La Suprema Corte in particolare stigmatizza l'assenza di indici della oggettiva fraudolenza delle operazioni compiute: difetterebbe ad esempio la compiacenza della controparte rispetto alle stesse, così come la sproporzione del prezzo pattuito rispetto ai valori di mercato del bene.

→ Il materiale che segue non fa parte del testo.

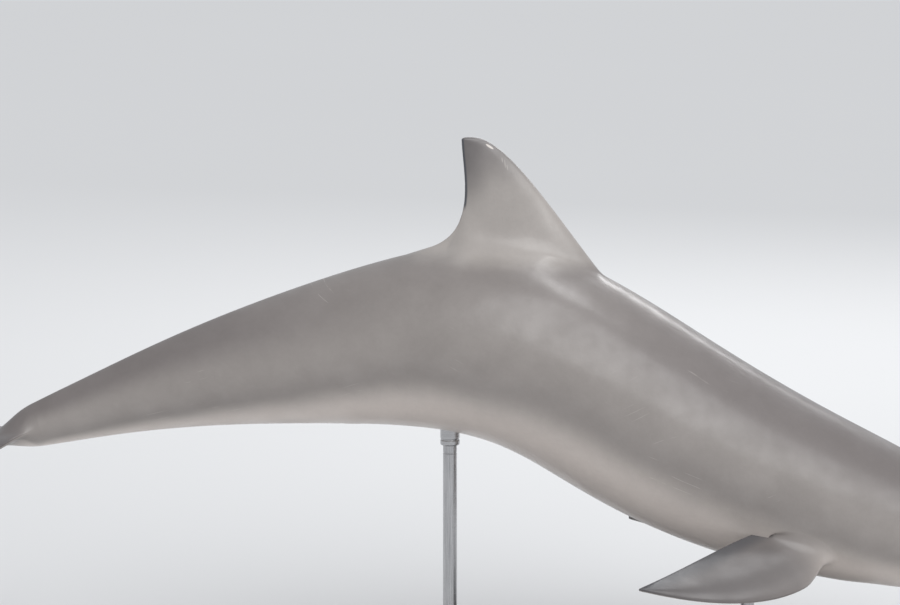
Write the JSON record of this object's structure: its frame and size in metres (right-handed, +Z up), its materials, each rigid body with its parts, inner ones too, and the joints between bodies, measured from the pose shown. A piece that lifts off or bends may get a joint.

Ma c'è di più: talune condotte a parere dello scrivente non sarebbero nemmeno idonee a frustrare la procedura di riscossione in quanto è evidente come il corrispettivo dei beni alienati fosse stato effettivamente incassato dall'imputato. Prova ne è che con parte di quel denaro lo stesso avrebbe acquistato altro immobile (altrettanto facilmente aggredibile). Sia consentito richiamare quanto di recente affermato dalla Suprema Corte sul punto:«Il reato di sottrazione fraudolenta al pagamento di imposte non ricorre ogni volta in cui la condotta distrattiva non è tale da rendere inefficace la procedura di riscossione coattiva ovvero quando tale procedura non risulti azionabile per mancanza di presupposti normativi». (Cass. pen., Sez. III, 5 luglio 2016,n. 3011)

Ci pare pertanto che quello ribadito dalla Suprema Corte con la sentenza in commento sia un orientamento assolutamente rispettoso non solo del principio di tipicità ma anche del diritto penale come extrema ratio.

Deve tuttavia rilevarsi come muovendo dalla natura di reato di pericolo concreto della fattispecie in parola (in tal senso in dottrina si confronti anche, E. MUSCO – F. ARDITO, Diritto Penale Tributario, Bologna, 2016, 331) la giurisprudenza di legittimità tenda ad ampliare l'ambito applicativo della stessa stabilendo che il pregiudizio rispetto alla procedura di riscossione non debba essere accertato rigorosamente e che il reato si configuri «indipendentemente dalla realizzazione del fine programmato dal debitore o dal successivo pagamento dell'imposta». (Cass. pen., Sez. III, n. 3881/2015). Nel caso di specie la Corte aveva confermato la sussistenza del reato pur essendo il bene oggetto di alienazione in precedenza ipotecato per un valore superiore al prezzo di mercato, sulla base della natura di reato di pericolo della fattispecie in esame e, dunque, a prescindere dal concreto verificarsi di un danno a carico dell'Erario.